I am trying to merge person files between March and June for longitudinal person-level analysis–using the syntax below (the code below selects cases that are interviewed for the first time in March 2020 or for the fifth time in March 2020). When I run the code below, I find that the size of the sample increases over time (this is true even if I only select cases with MISH of 1-4). How is it possible that more people are in the sample in month 2 than in month 1?
data temp1; set ipums.recodedvariables2020;
longvar=0;
if month=3 and mish=1 then longvar=1;
if month=4 and mish=2 then longvar=1;
if month=5 and mish=3 then longvar=1;
if month=6 and mish=4 then longvar=1;
if month=3 and mish=5 then longvar=1;
if month=4 and mish=6 then longvar=1;
if month=5 and mish=7 then longvar=1;
if month=6 and mish=8 then longvar=1;
MONTH Frequency
March 8337
April 9568
May 10140
June 10277
This upward trend in sample size is expected based on a decline in nonresponse as households progress through the CPS rotation pattern; see this Census Bureau Basic CPS Household Nonresponse Page).
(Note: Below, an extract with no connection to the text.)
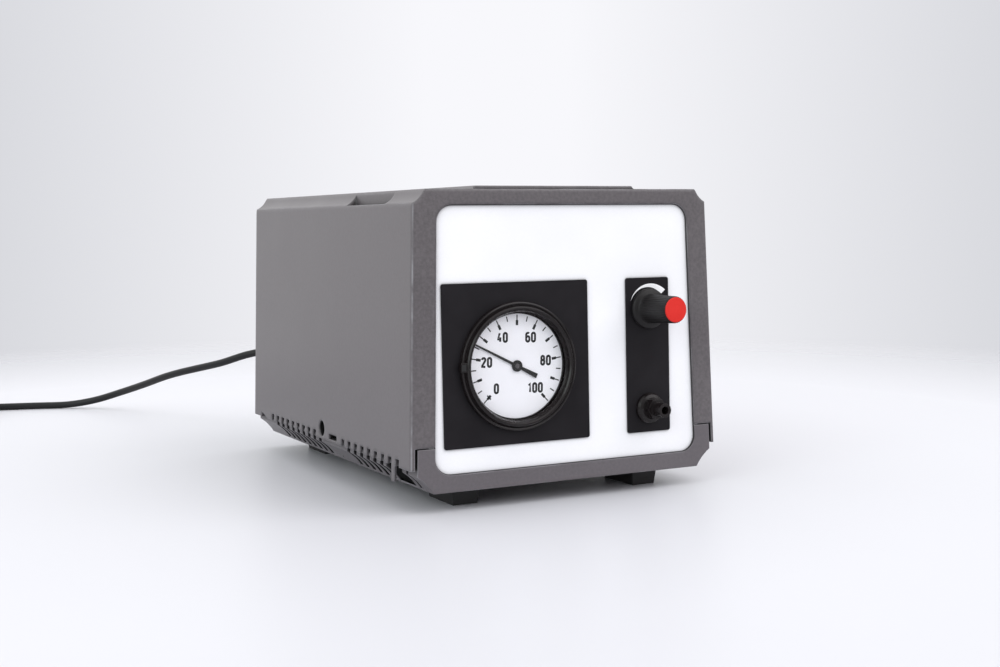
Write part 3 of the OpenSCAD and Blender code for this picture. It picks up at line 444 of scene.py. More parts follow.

Your question is on response rates, but I want to make sure you are aware of the linking resources available through IPUMS. In order to link individual data longitudinally, your best option will be to use CPSIDP (more information in this documentation). It is important to note that CPSIDP linkages should be verified with AGE, SEX, and RACE in order to avoid erroneous links related to errors in the source data. When you are ready to apply sample weights to your analysis, the appropriate weight you will need is LNKFW1YWT, which is only included for the first linked observation (MISH 1, 2, 3, or 4). More information on longitudinal weights is available on this page. In the summer of 2018 we hosted a workshop focused on linking CPS data, a list of available resources from that workshop is available here.